After spending time with Toso, it’s obvious that he has a view into the spiritual underpinnings of the material world that most people lack. Like Betzalel, who created the keilim and Mishkan, Toso believes that his avodah as an artist is to channel that spirituality into his work and make it accessible for everyone. Judging by the enduring popularity of his art, he’s clearly succeeded.
Making Glass
Glass is made up of silica — a high-quality type of sand — to which metals and metal oxides, in addition to sodium dioxide and calcium oxide, are added to lower the melting point of the mixture. Glassblowers fuse these ingredients in a crucible, initially at over 2,000 degrees Fahrenheit to make “batch,” which they then melt in their workshop furnace.
The glassblower gathers the molten glass on one end of a stainless steel pipe, then creates a bubble in the molten glass by blowing into the other end of the pipe. Various tools are used to help shape the glass into the final product.

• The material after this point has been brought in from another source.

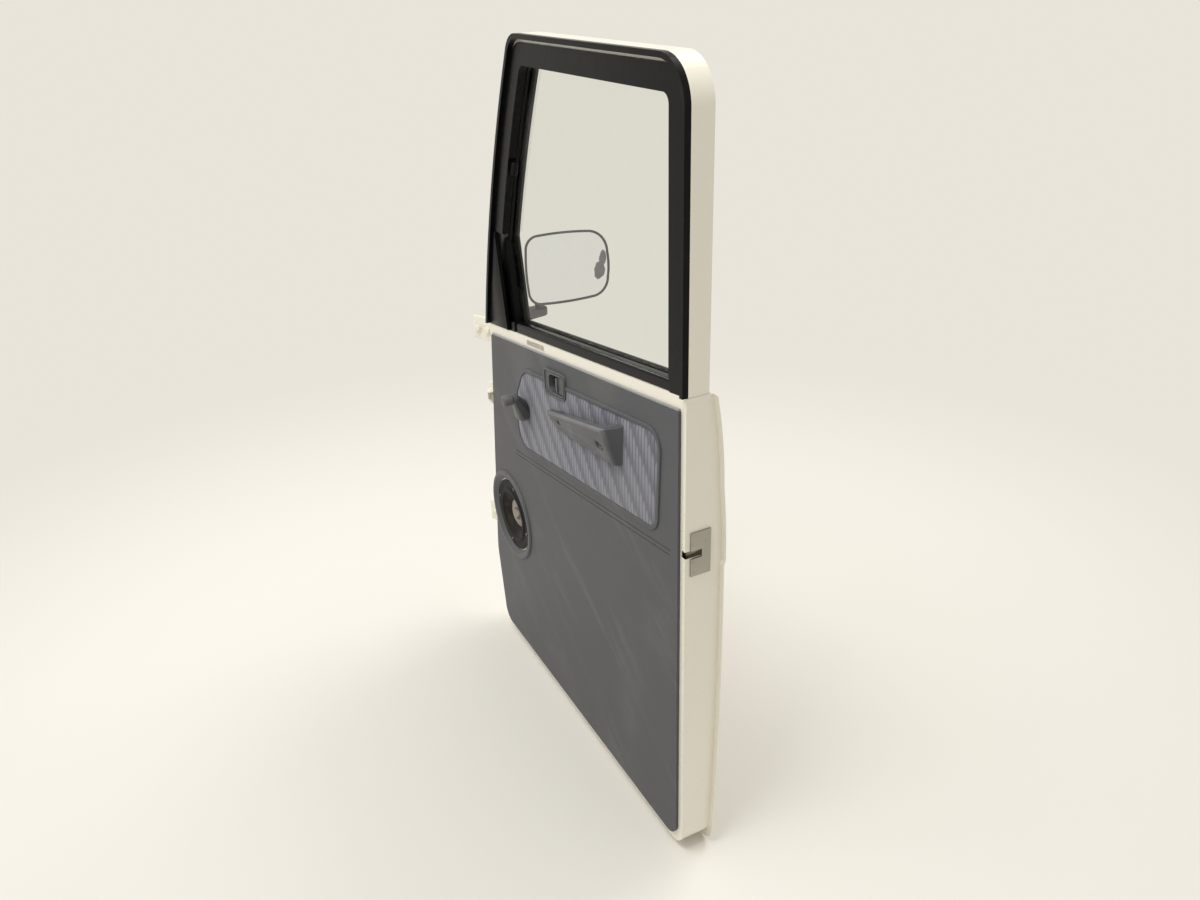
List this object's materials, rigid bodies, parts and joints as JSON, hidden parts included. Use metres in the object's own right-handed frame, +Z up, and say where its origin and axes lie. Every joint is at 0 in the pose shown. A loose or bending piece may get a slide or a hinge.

Unlike almost any other art form, in glassblowing timing is crucial: if the glass cools down too much, it becomes rigid and must be put back into the fire to regain its elasticity for further shaping. Once finished, the piece must be slowly cooled in a kiln or annealer; rapid cooling can shatter glass.
For hundreds of years, the Venetian Republic’s glass was considered rare and precious. It graced the tables and palaces of royalty, and glassblowers were accorded the status of aristocracy. A decree enacted in 1295 forbade glassblowers from leaving the island of Murano on pain of death. Some historians believe that the government enacted the stricture to safeguard trade secrets and encourage glassblowers’ offspring to carry on the trade.